The easiest way to manipulate timevals in userland was to convert them
microseconds in floating point.  53-bit doubles work up to 4.5G seconds
= 142 years without losing precision.  Unfortunately, this doesn't
work for timespecs, since 0.142 years is not enough.  However integer
types with at least 64 bits have been standard since C99.  uint64_t
or uintmax_t holds at least 184G seconds = 584 years.

sys/time.h is now polluted with other conversion functions:
- bintime*() (under __BSD_VISIBLE)
- field names like sec and frac in the application namespace.  The older
   timeval and timespec structs are missing the bug of not having prefixes
   for field names.
- sbintime*() and SBT*.  Also under __BSD_VISIBLE, but no user APIs use
   these AFAIK, so they should be under _KERNEL.
- sb* and bt* for sbintimes.  bt is a better prefix than bintime, but is
   more likely to conflict with an application name, especially since it
   is missing an underscore.
- us*, ns*, ms*
- timespec2bintime() and similar bad names with timespec and bintime spelled
   out but "to" punned to "2".  timespec* might actually the in the namespace
   reserved for this file, but it is too verbose.
- OTOH, there is tstosbt().  I talked someone into not punning "2" in this.
   But it is hard to read without some underscores, and has larger namespace
   problems from being shorter.  The latter is not a problem if it is kernel-

Older timespec*() macros are still under _KERNEL, as you noticed.  Inlines
are correctly not used for the older APIs.  This reduces their pollution.
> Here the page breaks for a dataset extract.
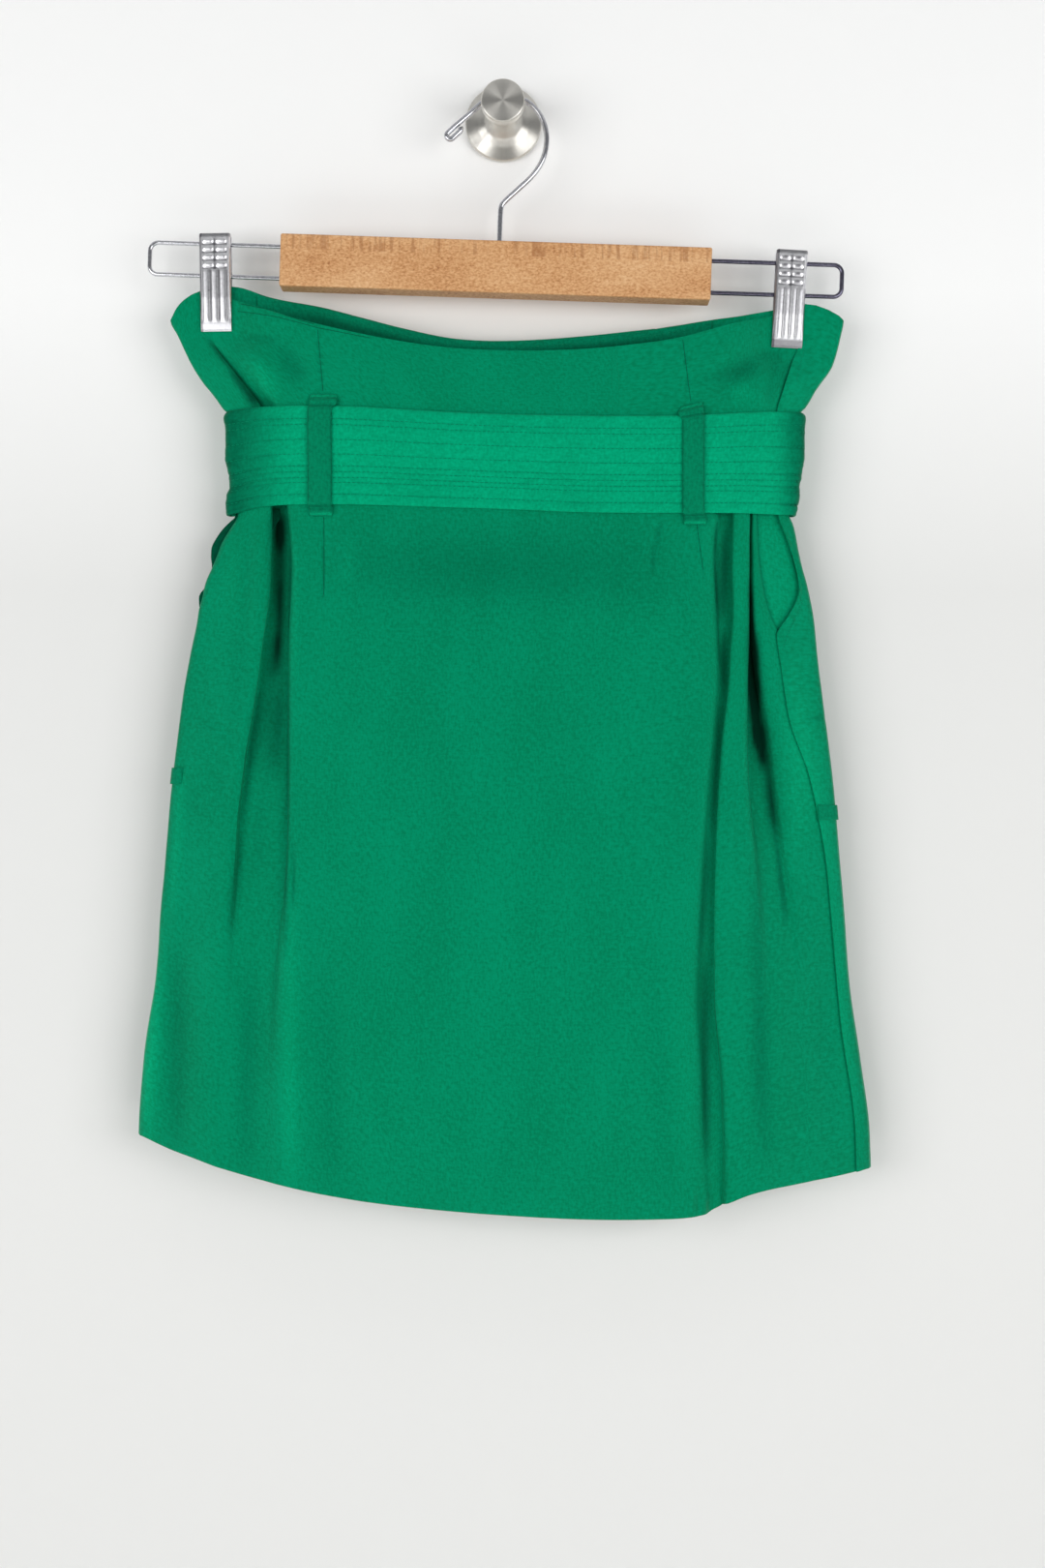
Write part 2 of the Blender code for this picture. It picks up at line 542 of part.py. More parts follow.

Even older timer*() macros are also under _KERNEL.  These are marked
NetBSD/OpenBSD compatible.  These have even worse names -- they are for
timevals, not for generic or specific 'timer' structs.

There are also problems with arg order and the number of args.
timeradd() takes 3 args (tvp, uvp, vvp).  timespecadd() takes 2 args in
the opposite order (vvp, uvp).  It is easier for me to just to the
addition than remember the order.

Namespace pollution continues after the timespec and timeval macros: mainly:
- struct clockinfo; all of its fields are missing prefixes.  This is not
   even under __BSD_VISIBLE.
Now looking at only !__BSD_VISIBLE && !_KERNEL code:
- earlier there is some nested pollution, struct timezone and its fields
   which at least have tz_ prefixes, and DST*.
- the NetBSD/OpenBSD mistakes are actually under #ifndef _KERNEL, so they
   pollute userland but not the kernel.  The kernel mostly uses non-macro
   non-inline functions for these.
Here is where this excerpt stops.